Il ruolo del “cantastorie” Jeremy Irons l’ha scelto lei?
«L’idea è del regista Michele Mally, che voleva dare a Irons una funzione diversa da quella del divo nel ruolo di presentatore, e di cui ancora lo ringrazio. Era la terza volta che lavoravamo con lui. Questo ruolo mi ha permesso di aprire, dentro al flusso narrativo che ha la sua forte coesione necessaria a un documentario, degli spazi liberi di racconto orale vicini all’epica antica, o al teatro contemporaneo di narrazione, dove il potere di incantamento di Jeremy si è potuto esprimere al massimo. Irons è un attore serio, ha una maestria da grande interprete, propria alla scuola britannica».
Qual è il suo pezzo museale preferito?
«Il museo ha statue spettacolari. Io però mi sono più innamorato di piccoli oggetti, come ad esempio le statuine di panificatori che venivano poste nelle tombe: intere squadre, alte pochi centimetri, che macinano, impastano, cuociono il pane per nutrire il defunto nell’aldilà. Hanno dei grandi occhioni sgranati, che li rendono ancora più simpatici ma anche enigmatici».

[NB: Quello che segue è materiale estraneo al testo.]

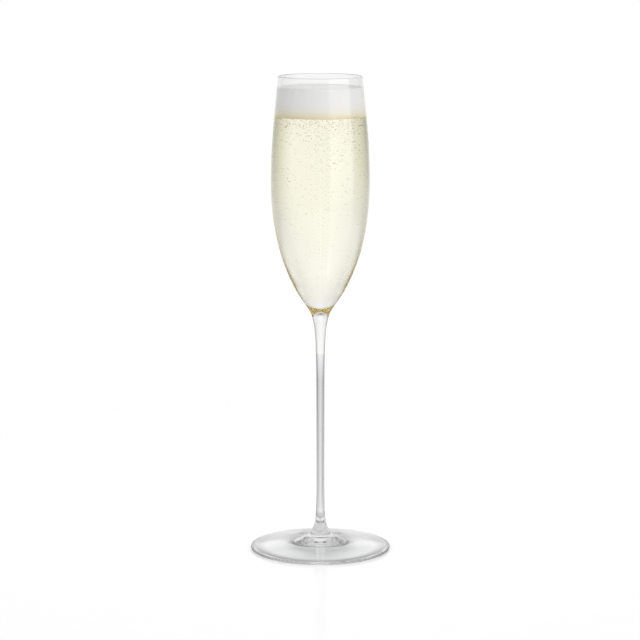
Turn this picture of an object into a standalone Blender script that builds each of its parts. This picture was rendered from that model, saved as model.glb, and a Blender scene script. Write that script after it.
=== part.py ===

Com’è stato lavorare con il direttore?
«Christian Greco è esattamente ciò che dice chiunque abbia avuto a che fare con lui: una persona eccezionale. Prima di tutto per la sua capacità di raccontare l’Egitto (la struttura del documentario nasce da una visita notturna al museo fatta con lui!) e poi per la gentilezza. È conosciuto e apprezzato in tutti i musei stranieri, ma non smette di comportarsi in modo semplice e disponibile. Nel film è la voce del museo e della sua storia. Vorrei però dire che tutto il gruppo di lavoro del museo, dai curatori alle persone dei diversi uffici, ha qualcosa di davvero speciale. C’è un bellissimo clima; mi è stato dato anche dal punto di vista scientifico tutto l’aiuto possibile. Un fatto raro in istituzioni di questa importanza».
E il “nostro” Remo Anzovino?
«È il quarto documentario per il cinema che faccio insieme a Remo, dopo quelli dedicati a Van Gogh, a Gauguin, e al rapporto di Napoleone con l’arte. È un musicista che sa emozionare, molto vario nelle sue sonorità. Ama parlare con registi e sceneggiatori, immergersi nello spirito del progetto. Qui ha saputo trovare dei motivi molto potenti, tra luce e buio, presenti in tutto il film».